__DATASET SECTION__:
──────

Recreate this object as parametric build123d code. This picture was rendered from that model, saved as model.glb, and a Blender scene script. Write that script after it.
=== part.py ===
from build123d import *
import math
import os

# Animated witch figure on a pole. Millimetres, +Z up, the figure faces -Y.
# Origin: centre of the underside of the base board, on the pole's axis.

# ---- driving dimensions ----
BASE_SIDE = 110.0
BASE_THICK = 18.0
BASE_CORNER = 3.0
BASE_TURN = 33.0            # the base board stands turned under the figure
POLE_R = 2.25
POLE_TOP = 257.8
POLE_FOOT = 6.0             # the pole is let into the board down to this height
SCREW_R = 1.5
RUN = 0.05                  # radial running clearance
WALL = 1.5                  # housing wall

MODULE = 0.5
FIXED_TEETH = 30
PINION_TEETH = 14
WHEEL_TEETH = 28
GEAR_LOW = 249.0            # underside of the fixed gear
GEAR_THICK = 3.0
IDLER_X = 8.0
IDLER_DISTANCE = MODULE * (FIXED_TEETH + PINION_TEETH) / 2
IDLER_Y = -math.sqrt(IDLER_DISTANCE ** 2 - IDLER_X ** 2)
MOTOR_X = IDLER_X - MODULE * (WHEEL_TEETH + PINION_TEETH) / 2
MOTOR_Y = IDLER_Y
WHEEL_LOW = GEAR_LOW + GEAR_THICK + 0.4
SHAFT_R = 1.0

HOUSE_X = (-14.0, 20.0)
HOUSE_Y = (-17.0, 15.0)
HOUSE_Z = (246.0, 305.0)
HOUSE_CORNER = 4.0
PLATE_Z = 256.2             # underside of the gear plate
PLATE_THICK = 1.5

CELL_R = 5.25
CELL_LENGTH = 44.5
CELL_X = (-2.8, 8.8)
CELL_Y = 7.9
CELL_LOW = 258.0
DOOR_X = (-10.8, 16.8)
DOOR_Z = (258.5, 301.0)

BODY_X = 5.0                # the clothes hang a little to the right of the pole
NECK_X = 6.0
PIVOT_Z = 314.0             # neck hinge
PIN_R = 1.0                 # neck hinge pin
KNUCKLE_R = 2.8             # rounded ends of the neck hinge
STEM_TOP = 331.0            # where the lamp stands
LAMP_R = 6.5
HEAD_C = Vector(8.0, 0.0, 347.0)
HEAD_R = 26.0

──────

__DIRECTIONS FOR THIS TASK__: Give back the listing exactly, please, from its first line to the line containing "SHAFT_R = 1.0", inclusive, and nothing past that line.

__FINAL RESULT__:
Recreate this object as parametric build123d code. This picture was rendered from that model, saved as model.glb, and a Blender scene script. Write that script after it.
=== part.py ===
from build123d import *
import math
import os

# Animated witch figure on a pole. Millimetres, +Z up, the figure faces -Y.
# Origin: centre of the underside of the base board, on the pole's axis.

# ---- driving dimensions ----
BASE_SIDE = 110.0
BASE_THICK = 18.0
BASE_CORNER = 3.0
BASE_TURN = 33.0            # the base board stands turned under the figure
POLE_R = 2.25
POLE_TOP = 257.8
POLE_FOOT = 6.0             # the pole is let into the board down to this height
SCREW_R = 1.5
RUN = 0.05                  # radial running clearance
WALL = 1.5                  # housing wall

MODULE = 0.5
FIXED_TEETH = 30
PINION_TEETH = 14
WHEEL_TEETH = 28
GEAR_LOW = 249.0            # underside of the fixed gear
GEAR_THICK = 3.0
IDLER_X = 8.0
IDLER_DISTANCE = MODULE * (FIXED_TEETH + PINION_TEETH) / 2
IDLER_Y = -math.sqrt(IDLER_DISTANCE ** 2 - IDLER_X ** 2)
MOTOR_X = IDLER_X - MODULE * (WHEEL_TEETH + PINION_TEETH) / 2
MOTOR_Y = IDLER_Y
WHEEL_LOW = GEAR_LOW + GEAR_THICK + 0.4
SHAFT_R = 1.0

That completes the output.